14 de outubro de 2020
Uma das questões mais intrigantes da Astronomia moderna é a que se refere à presença de matéria escura no Universo.
Quando dizemos matéria “escura” não estamos nos referindo apenas à matéria que não podemos ver
com os nossos olhos. As observações astronômicas atuais são feitas não somente na região ótica do espectro
eletromagnético, região transmitida pela atmosfera e detectada pelo olho humano, mas também nas faixas de
raios X (estrelas, galáxias, aglomerados de galáxias), raios gama (supernovas), radiação infravermelha (núcleos galácticos,
nuvens moleculares) e ultravioleta (estrelas), e ondas de rádio (estrelas pulsantes e gás galáctico).
Podemos então medir a radiação emitida por uma galáxia em todos estes
comprimentos de onda e através desta radiação calcular a massa da galáxia,
baseando-se no conhecimento do comportamento físico da radiação dos elementos constituintes de uma galáxia (estrelas,
gás, poeira).
Podemos também determinar a massa de uma galáxia a partir do movimento de suas estrelas constituintes utilizando-se as leis de movimento e de gravitação de Newton. Ao compararmos os dois resultados obtidos para a massa galáctica (a massa “luminosa” e a massa “dinâmica”) verificamos que a massa luminosa (diretamente observada) é sistematicamente menor que a massa dinâmica (calculada). A conclusão que se tira é a de que deve haver na galáxia matéria não-radiante, portanto, escura.

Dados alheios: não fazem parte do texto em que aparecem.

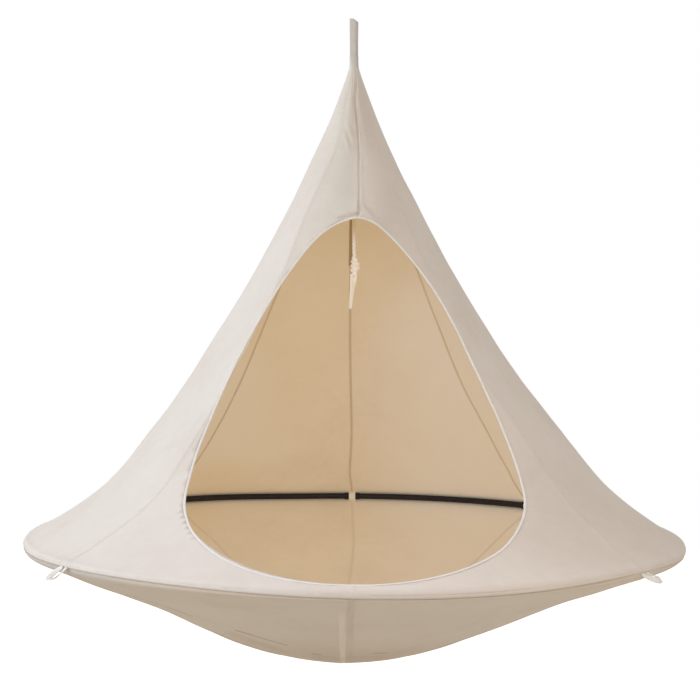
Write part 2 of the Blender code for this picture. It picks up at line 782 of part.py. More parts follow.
def rope_route():
    """The free rope's centreline, from under the whipping down to the knot."""
    top = sway_pivot()[2] + ROPE_RADIUS
    low = APEX_Z - KNOT_DEPTH + FIT
    aside = (0.0, 0.0, 0.001, 0.002, 0.001, -0.001, -0.0015)
    forward = (0.0, 0.0, -0.001, -0.002, -0.002, -0.0005, 0.0)
    down = (0.0, 0.08, 0.28, 0.52, 0.78, 0.94, 1.0)
    return [(x, y, top + (low - top) * t) for x, y, t in zip(aside, forward, down)]


def knot_place():
    x, y, _ = rope_route()[-1]
    return Vector((x, y, APEX_Z - KNOT_DEPTH))


def rope_knot():
    """The overhand knot: a lump whose strands wind round it."""
    top = knot_place()
    rings = []
    steps = 10
    count = 14
    for i in range(steps + 1):
        t = i / steps
        swell = 0.45 + 0.55 * math.sin(math.pi * t) ** 0.7
        twist = KNOT_TWIST * t
        ring = []
        for k in range(count):
            angle = math.tau * k / count
            lobe = 1 + 0.16 * math.cos(2 * (angle - twist))
            radius = KNOT_RADIUS * swell * lobe
            ring.append((top[0] + radius * math.cos(angle), top[1] + radius * math.sin(angle) * 0.9,
                         top[2] - KNOT_LENGTH * t))
        rings.append(ring)
    return loft_object("rope_knot", rings, COTTON_ROPE)


def hand_pivot():
    """The middle of the hand loop's domed ends, under the knot."""
    return knot_place() - Vector((0.0, 0.0, KNOT_LENGTH + FIT + ROPE_RADIUS))


def hand_loop():
    """The loop below the knot, its two strands side by side at the knot and one before the other below."""
    top = hand_pivot()
    reach = top[2] - (APEX_Z - HAND_LOOP_DEPTH + ROPE_RADIUS)
    apart = ROPE_RADIUS + FIT
    side = (
        (apart, 0.0, -ROPE_RADIUS),
        (apart, 0.0, 0.0),
        (apart, HAND_LOOP_HALF_WIDTH * 0.20, reach * 0.18),
        (apart * 0.8, HAND_LOOP_HALF_WIDTH * 0.75, reach * 0.42),
        (apart * 0.3, HAND_LOOP_HALF_WIDTH, reach * 0.66),
        (0.0, HAND_LOOP_HALF_WIDTH * 0.72, reach * 0.90),
    )

    def strand(sign):
        return [top + Vector((sign * x + HAND_LOOP_LEAN * max(down, 0.0), sign * y, -down)) for x, y, down in side]

    bottom = top + Vector((HAND_LOOP_LEAN * reach, 0.0, -reach))
    path = through([*strand(1), bottom, *reversed(strand(-1))], 26)
    return rope_object("rope_hand_loop", path, ROPE_RADIUS, COTTON_ROPE, round_start=True, round_end=True)


# Joint axes, as empties that carry the moving pieces

AXES = {}


def joint_axis(name, place, carrier=None):
    empty = bpy.data.objects.new(name, None)
    bpy.context.scene.collection.objects.link(empty)
    AXES[name] = Vector(place)
    if carrier:
        empty.parent = bpy.data.objects[carrier]
        empty.location = AXES[name] - AXES[carrier]
    else:
        empty.location = place
    return empty


def carry(axis, *objs):
    """Hangs pieces on a joint's axis, each with its own origin there."""
    for obj in objs:
        obj.data.transform(Matrix.Translation(-AXES[axis]))
        obj.parent = bpy.data.objects[axis]


def build():
    clear_scene()
    joint_axis("hang_point", (0.0, 0.0, 0.0))
    joint_axis("tent_swing_axis", (0.0, 0.0, swing_height()), "hang_point")
    joint_axis("tent_turn_axis", (0.0, 0.0, APEX_Z), "tent_swing_axis")
    joint_axis("rope_swing_axis", rope_pivot(), "tent_turn_axis")
    joint_axis("rope_sway_axis", sway_pivot(), "rope_swing_axis")
    joint_axis("hand_loop_axis", hand_pivot(), "rope_sway_axis")

    canopy = canopy_profile()
    floor = floor_profile()
    carry("hang_point", hanging_loop())
    carry("tent_swing_axis", neck_wrap())

    cutter = door_cutter()
    shell = []
    for i in range(GORES):
        panel = gore(f"canopy_gore_{i + 1}", canopy, i)
        if i in DOOR_GORES:
            cut_with(panel, cutter)
        shell.append(panel)
        shell.append(gore(f"floor_gore_{i + 1}", floor, i))
    canopy_web = seam_web("canopy_seam_web", canopy[:CANOPY_STEPS], 0)
    cut_with(canopy_web, cutter)
    shell.append(canopy_web)
    floor_rows = floor[FLOOR_WRAP_STEPS + 1:]
    shell.append(seam_web("floor_seam_web", floor_rows, len(floor_rows) - 2))
    shell.append(floor_patch(floor))
    shell.append(door_binding(canopy))
    carry("tent_turn_axis", cutter, *shell, crown_gather(canopy), rope_tab())

    end_gap = FIT / 2 / RING_RADIUS
    reach = COUPLER_LENGTH / 2 / RING_RADIUS
    for i in range(GORES):
        seam = GORE_ANGLE * i
        section = ring_tube(f"ring_section_{i + 1}", seam + end_gap, seam + GORE_ANGLE - end_gap,
                            TUBE_RADIUS, TUBE_RADIUS - TUBE_WALL)
        coupler = ring_tube(f"ring_coupler_{i + 1}", seam - reach, seam + reach,
                            COUPLER_RADIUS, TUBE_RADIUS + FIT)
        carry("tent_turn_axis", section, coupler)
        if i:
            carry("tent_turn_axis", ring_tab(f"ring_tab_{i}", seam, canopy, floor))

    for label, degrees in zip(TIE_NAMES, TIE_AZIMUTHS):
        azimuth = math.radians(degrees)
        axis = f"tie_axis_{label}"
        joint_axis(axis, tie_pivot(azimuth), "tent_turn_axis")
        carry(axis, tie_loop(f"tie_loop_{label}", azimuth))

    carry("rope_swing_axis", rope_eye(), rope_whipping())
    run = through(rope_route(), 18)
    carry("rope_sway_axis", rope_object("grab_rope", run, ROPE_RADIUS, COTTON_ROPE, round_start=True), rope_knot())
    carry("hand_loop_axis", hand_loop())


build()
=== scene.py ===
"""The hanging tent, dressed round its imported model: cloth shell, tapes, ring, strap and grab rope.

Metres, +Z up, the doorway towards -Y. Azimuths are measured from the front, positive towards +X.
A point on the cloth is named by its azimuth and its row. Rows are counted down the cloth from its top.
"""

import bisect
import math

import bmesh
import bpy
from mathutils import Matrix, Vector, noise


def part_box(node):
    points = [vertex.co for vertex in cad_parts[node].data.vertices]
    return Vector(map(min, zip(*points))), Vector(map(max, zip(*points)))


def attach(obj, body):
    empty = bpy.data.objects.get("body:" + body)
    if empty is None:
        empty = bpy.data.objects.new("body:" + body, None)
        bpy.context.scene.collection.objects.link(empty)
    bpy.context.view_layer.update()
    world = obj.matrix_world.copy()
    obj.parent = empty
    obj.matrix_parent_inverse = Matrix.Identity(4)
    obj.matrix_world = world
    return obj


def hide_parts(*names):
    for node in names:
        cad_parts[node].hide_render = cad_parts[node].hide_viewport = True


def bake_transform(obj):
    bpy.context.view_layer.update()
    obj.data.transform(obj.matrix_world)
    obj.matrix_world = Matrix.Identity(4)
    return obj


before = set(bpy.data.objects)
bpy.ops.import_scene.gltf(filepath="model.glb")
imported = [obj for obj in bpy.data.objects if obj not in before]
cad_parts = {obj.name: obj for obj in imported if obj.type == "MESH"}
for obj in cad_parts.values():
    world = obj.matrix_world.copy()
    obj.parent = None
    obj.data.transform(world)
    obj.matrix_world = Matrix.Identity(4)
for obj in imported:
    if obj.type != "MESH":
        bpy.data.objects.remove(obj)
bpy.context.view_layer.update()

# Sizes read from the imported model
ring_low, ring_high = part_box("ring_section_1")
RING_Z = (ring_low.z + ring_high.z) / 2
APEX_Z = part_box("canopy_gore_4")[1].z

# Cloth shell, as the solids have it
GORES = 8
GORE_ANGLE = math.tau / GORES
APEX_RADIUS = 0.012
APEX_HEIGHT = APEX_Z - RING_Z
APEX_PULL = Vector((0.151, -0.454))
RING_RADIUS = 0.73684
RIM_RADIUS = 0.01316  # cloth round the tube, to its outer face
RIM_SLOPE = math.radians(22.4)
RIM_PULL = 0.206
FLOOR_SLOPE = math.radians(19.6)
FLOOR_PULL = 0.253
FLOOR_SAG = 0.221
FLOOR_DEPTH = 0.293
FLOOR_FLAT = 0.030
FACET = 0.75
FACET_RISE = 0.40
CLOTH = 0.0016
CLEAR = 0.0003  # between pieces that touch
CROWN_DEPTH = 0.045  # from the tip down to the foot of the gathered tapes

# Seams
FELL_HALF = 0.0044  # half width of the flat seam
FELL_RISE = 0.0006
LANES = (0.0, 0.0022, 0.0042, 0.0053, 0.0080)  # columns of points beside a seam
STITCH_LANE = 0.0031
GROOVE = 0.0014  # how far the cloth dips where canopy and floor meet
TAPE_HALF = 0.0027
TAPE = 0.0008
TAPE_FACE = CLOTH + CLEAR  # depth of a tape's near side under the face of the cloth
STITCH_LIFT = 0.0001

# Doorway
DOOR_TOP = 0.7168
DOOR_BOTTOM = 0.0134
DOOR_HALF_WIDTH = 0.3233
DOOR_WIDEST = 0.1417
DOOR_TOP_ROUND = 0.1407
DOOR_SIDE_UP = 0.1175
DOOR_SIDE_DOWN = 0.1009
DOOR_BOTTOM_ROUND = 0.1393
DOOR_MIDDLE = Vector((0.0, 0.27))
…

Um outro aspecto importante é que a distribuição de matéria obtida a partir do movimento de estrelas em galáxias difere substancialmente da distribuição de luminosidade nas galáxias. Se a luminosidade de uma galáxia fosse um indicador provável da distribuição de massa, a massa de uma galáxia deveria ser concentrada perto de seu centro, o que acarretaria que longe da região nuclear da galáxia as velocidades orbitais das estrelas deveriam decrescer inversamente com a raiz quadrada da distância ao centro, como consequência da lei dos períodos de Kepler, da mesma forma que é observado para as velocidades orbitais dos planetas no sistema solar. Por outro lado, observações tanto em comprimentos de onda na faixa ótica como na faixa de rádio, indicam que as velocidades orbitais em galáxias permanecem essencialmente constantes e com valores elevados à medida que se aumenta a distância da região nuclear.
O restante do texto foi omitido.